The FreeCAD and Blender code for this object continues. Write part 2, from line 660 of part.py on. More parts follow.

==

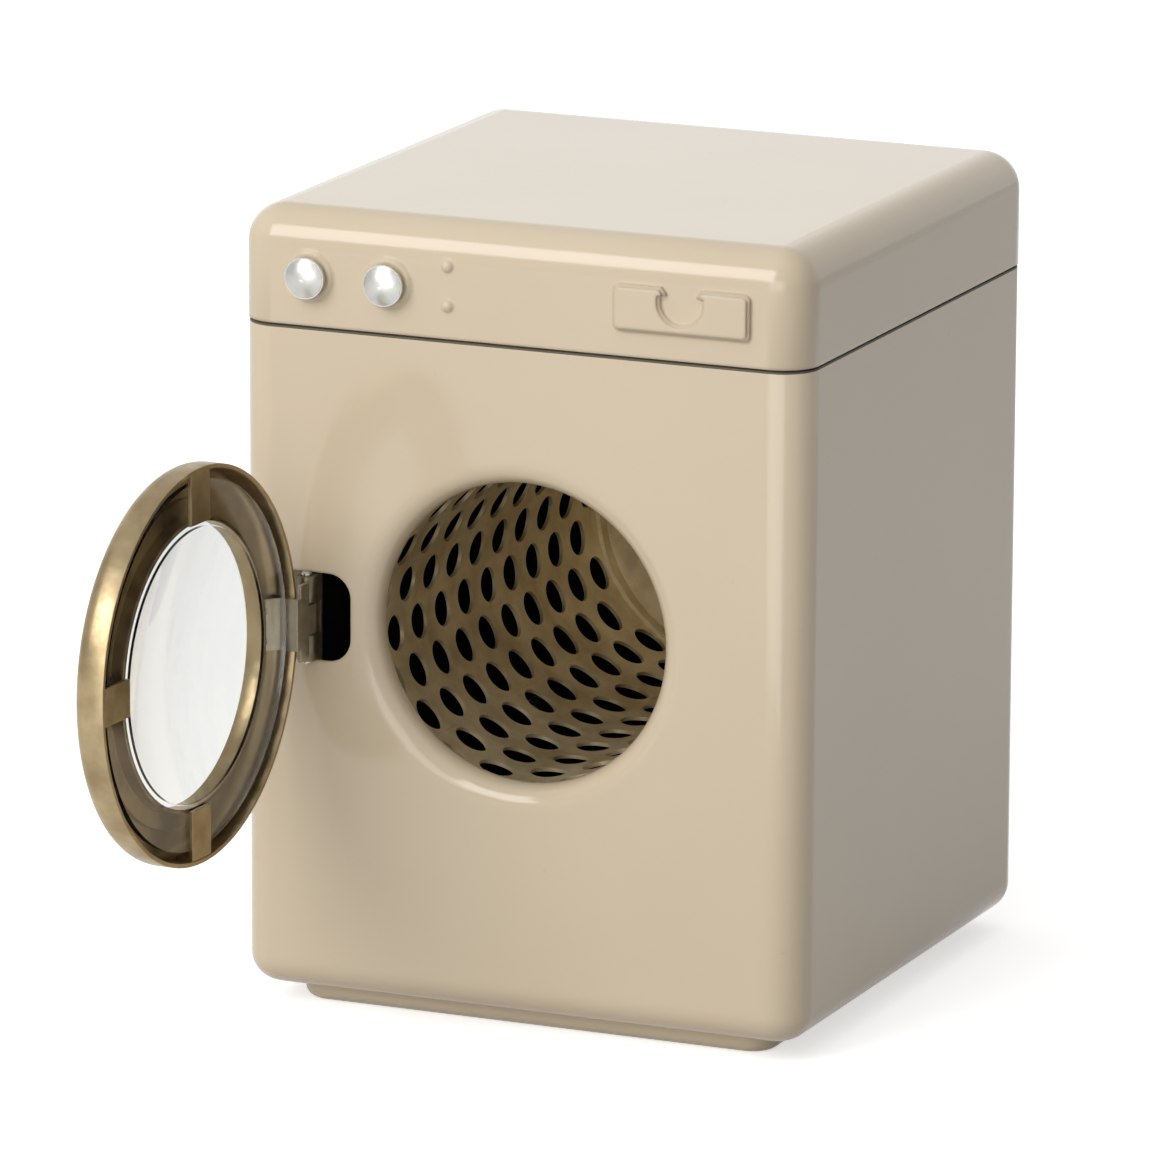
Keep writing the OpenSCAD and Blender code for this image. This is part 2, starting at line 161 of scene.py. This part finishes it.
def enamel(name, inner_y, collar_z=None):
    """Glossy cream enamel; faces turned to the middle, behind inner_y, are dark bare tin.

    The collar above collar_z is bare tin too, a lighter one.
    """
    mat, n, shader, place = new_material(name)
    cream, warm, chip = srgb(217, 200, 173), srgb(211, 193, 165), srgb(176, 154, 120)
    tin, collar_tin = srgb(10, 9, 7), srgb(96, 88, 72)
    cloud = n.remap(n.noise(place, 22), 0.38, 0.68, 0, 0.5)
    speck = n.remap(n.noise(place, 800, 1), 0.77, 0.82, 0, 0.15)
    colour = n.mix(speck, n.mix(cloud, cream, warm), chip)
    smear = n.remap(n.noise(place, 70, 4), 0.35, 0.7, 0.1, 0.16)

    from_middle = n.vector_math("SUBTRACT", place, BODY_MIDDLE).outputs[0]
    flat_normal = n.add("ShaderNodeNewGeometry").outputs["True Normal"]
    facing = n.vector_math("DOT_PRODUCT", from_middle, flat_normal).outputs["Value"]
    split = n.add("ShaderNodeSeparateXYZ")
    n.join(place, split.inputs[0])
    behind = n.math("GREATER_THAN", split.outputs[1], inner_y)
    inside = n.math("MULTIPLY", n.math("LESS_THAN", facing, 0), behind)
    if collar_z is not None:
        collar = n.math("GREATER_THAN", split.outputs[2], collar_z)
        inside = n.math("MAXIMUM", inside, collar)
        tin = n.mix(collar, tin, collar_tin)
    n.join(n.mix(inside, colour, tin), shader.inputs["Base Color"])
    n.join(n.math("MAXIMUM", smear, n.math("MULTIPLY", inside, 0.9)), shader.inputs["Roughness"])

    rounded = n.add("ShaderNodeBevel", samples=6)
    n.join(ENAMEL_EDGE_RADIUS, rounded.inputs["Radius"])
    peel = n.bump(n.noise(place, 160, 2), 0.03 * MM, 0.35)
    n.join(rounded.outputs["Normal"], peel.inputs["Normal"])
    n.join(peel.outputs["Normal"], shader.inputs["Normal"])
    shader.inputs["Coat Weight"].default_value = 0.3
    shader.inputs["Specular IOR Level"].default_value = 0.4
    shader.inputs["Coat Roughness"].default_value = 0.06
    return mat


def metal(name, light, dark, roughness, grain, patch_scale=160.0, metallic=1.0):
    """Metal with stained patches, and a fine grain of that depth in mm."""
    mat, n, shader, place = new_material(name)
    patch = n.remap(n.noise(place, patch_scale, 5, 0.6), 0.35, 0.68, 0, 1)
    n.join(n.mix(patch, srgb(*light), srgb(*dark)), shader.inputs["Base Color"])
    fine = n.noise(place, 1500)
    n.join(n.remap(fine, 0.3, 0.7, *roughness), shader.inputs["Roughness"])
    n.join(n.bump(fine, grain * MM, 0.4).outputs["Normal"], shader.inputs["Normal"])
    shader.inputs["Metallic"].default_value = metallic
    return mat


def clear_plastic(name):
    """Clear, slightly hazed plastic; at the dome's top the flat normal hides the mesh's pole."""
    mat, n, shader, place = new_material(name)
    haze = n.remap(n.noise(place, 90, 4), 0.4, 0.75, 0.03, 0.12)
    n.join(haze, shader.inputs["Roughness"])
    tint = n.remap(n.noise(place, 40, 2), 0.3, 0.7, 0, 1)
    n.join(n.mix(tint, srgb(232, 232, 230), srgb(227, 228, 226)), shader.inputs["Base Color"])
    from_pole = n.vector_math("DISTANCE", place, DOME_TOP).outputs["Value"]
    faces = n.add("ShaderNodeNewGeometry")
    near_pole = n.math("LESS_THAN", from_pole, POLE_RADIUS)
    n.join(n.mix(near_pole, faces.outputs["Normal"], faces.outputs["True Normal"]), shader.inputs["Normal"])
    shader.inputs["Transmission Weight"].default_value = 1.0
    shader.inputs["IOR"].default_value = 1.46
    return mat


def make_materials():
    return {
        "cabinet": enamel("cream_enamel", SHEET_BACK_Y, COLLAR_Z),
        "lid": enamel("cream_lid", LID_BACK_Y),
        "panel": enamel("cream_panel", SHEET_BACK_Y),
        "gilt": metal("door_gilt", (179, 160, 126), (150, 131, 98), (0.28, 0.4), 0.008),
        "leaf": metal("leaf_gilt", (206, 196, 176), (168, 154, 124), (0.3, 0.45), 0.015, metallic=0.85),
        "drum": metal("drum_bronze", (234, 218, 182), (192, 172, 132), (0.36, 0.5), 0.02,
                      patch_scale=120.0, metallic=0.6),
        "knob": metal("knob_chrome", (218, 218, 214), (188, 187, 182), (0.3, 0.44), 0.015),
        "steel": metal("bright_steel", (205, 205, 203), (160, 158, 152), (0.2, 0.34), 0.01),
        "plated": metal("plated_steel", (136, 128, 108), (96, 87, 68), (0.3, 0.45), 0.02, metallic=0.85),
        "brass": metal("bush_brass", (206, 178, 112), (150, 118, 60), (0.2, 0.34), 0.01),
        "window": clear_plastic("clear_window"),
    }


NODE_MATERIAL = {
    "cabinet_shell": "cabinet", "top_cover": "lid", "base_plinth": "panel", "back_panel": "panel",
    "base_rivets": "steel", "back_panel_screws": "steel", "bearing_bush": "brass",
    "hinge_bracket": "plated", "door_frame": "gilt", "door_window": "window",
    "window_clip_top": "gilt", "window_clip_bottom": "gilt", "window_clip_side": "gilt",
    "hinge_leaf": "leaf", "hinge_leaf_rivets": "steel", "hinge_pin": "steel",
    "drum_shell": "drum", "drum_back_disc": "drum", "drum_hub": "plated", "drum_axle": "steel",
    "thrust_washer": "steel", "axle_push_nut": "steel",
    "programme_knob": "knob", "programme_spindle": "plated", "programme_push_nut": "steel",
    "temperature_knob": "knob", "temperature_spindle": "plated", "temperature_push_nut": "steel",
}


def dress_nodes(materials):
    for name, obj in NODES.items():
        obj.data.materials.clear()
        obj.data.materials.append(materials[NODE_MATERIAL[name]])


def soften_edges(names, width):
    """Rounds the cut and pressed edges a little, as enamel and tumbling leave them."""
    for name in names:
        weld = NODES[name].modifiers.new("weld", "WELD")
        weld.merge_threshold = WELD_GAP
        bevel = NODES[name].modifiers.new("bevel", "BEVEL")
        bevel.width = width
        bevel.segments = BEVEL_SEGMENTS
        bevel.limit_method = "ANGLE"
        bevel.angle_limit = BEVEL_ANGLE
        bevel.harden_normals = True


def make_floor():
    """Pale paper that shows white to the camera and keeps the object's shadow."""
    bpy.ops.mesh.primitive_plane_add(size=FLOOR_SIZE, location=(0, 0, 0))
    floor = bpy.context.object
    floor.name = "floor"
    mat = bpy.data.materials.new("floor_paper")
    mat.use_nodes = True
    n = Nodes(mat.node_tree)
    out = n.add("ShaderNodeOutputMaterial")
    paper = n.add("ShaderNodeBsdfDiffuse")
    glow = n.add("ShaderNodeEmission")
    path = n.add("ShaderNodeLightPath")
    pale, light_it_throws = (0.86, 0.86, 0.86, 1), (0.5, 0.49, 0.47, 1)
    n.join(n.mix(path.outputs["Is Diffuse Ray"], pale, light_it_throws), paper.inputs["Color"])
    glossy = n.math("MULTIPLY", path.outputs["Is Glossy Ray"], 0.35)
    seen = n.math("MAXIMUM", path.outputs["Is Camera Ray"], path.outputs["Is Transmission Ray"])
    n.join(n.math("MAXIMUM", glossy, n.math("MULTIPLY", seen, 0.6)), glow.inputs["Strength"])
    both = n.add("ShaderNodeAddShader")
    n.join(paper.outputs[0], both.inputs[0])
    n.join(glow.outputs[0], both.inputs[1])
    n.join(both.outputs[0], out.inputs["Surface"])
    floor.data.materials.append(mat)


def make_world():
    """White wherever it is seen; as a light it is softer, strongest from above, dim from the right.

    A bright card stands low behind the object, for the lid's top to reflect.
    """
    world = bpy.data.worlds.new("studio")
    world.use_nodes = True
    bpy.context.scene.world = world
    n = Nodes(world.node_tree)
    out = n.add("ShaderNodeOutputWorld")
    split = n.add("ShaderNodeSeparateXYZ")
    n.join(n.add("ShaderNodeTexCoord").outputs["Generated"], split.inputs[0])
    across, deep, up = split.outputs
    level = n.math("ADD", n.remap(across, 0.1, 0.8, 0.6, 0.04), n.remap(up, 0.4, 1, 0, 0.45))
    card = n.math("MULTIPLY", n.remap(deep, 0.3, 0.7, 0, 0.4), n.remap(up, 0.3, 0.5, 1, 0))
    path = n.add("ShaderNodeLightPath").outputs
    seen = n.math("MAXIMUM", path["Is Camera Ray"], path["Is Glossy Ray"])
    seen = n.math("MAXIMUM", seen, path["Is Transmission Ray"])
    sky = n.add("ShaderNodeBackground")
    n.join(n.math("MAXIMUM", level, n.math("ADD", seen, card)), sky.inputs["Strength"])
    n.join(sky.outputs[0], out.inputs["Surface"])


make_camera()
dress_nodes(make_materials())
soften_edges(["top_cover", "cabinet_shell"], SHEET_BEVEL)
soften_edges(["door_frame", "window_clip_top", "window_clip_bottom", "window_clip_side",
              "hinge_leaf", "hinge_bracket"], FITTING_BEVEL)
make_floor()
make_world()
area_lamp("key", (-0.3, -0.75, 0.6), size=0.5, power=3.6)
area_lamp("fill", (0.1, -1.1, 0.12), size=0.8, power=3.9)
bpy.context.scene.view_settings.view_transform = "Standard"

SET TASK: Within the listing above, give again exactly every line from the line with "Keep writing the" through the line with "dark bare tin.", both included, and no other line.

OUTPUT:
Keep writing the OpenSCAD and Blender code for this image. This is part 2, starting at line 161 of scene.py. This part finishes it.
def enamel(name, inner_y, collar_z=None):
    """Glossy cream enamel; faces turned to the middle, behind inner_y, are dark bare tin.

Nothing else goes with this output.